Quick Tip: GeM ongoing bids are the active tender opportunities live on the Government e-Marketplace at gem.gov.in that any eligible seller can still respond to before the closing time. The portal lists them under the Ongoing Bids and RA tab inside the Bids section. Several thousand sit live across product, service and product-customer categories at any given moment. Advance-search filters and saved-filter email alerts support daily discovery.
Most MSMEs participating on GeM ongoing bids do not have a dedicated bid team. The discovery work, the eligibility check, the proposal drafting all sit on the founder or one senior person who also runs day-to-day operations. When that single person has thirty or forty-five minutes a day to spend on the portal, the question is not whether to look but how to look in a way that surfaces every relevant opportunity without scrolling through the bulk pile.
This article lays out a practical daily discovery routine for an MSME without a bid team. It covers what the Ongoing Bids filter actually shows, the three filter combinations that matter most for a focused category, the saved-filter and email-alert mechanism the portal supports and a thirty-minute morning routine.

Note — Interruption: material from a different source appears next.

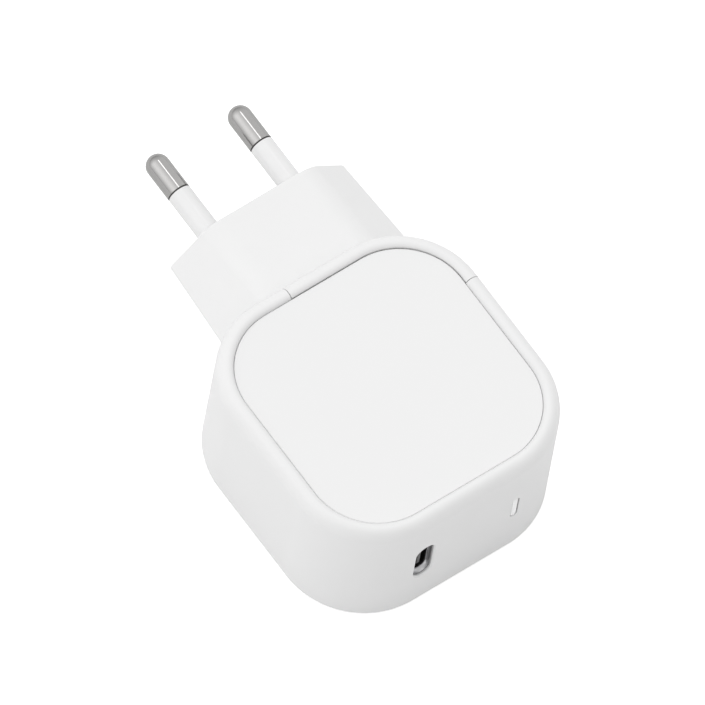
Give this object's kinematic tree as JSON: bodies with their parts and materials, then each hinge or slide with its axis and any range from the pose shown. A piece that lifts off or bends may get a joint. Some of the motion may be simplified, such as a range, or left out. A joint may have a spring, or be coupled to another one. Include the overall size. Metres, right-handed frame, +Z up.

What GeM Ongoing Bids Actually Means on the Portal
The GeM ongoing bids refers to the active tender opportunities the portal lists under the Ongoing Bids and RA tab inside the Bids section. Once a seller signs in through the gem tender portal login at gem.gov.in and opens the Bids section, the Participate in Bids tab loads the current Ongoing Bids list. The distinction matters because the platform separates live opportunities from concluded ones:
- Ongoing Bids and RA shows tenders where the closing time has not yet expired and the seller can still respond.
- Bid and RA Status shows the lifecycle of bids the seller has already responded to, including past closures and award outcomes.
Daily discovery work happens almost entirely in the first tab. Once a bid moves into Reverse Auction or closes, fresh participation is no longer possible. The window for action sits inside Ongoing Bids and Ra, which is why most experienced sellers open this tab first thing every morning.
Why a No-Bid-Team MSME Needs a Daily Discovery Routine
Several thousand active tenders sit live across product, service and product-customer categories at any moment on gem ongoing bids. The number changes constantly because new bids drop through the day and others close. An MSME that checks the portal once a week catches a fraction of the relevant opportunities and misses bids with short closing windows entirely. A daily check, even one that takes thirty minutes, materially shifts the bid pipeline.
- Short closing windows. Many bids close within seven to ten working days of publication. A weekly check misses about half the cycle for these.
- Corrigendum updates. Buyers issue corrigenda mid-flight that change specifications, eligibility or closing dates. A daily check catches these before a wasted draft.
- MSE preference flags. Bids with MSE Purchase Preference enabled are concentrated discovery wins. Catching them early gives the team more time to prepare a clean proposal.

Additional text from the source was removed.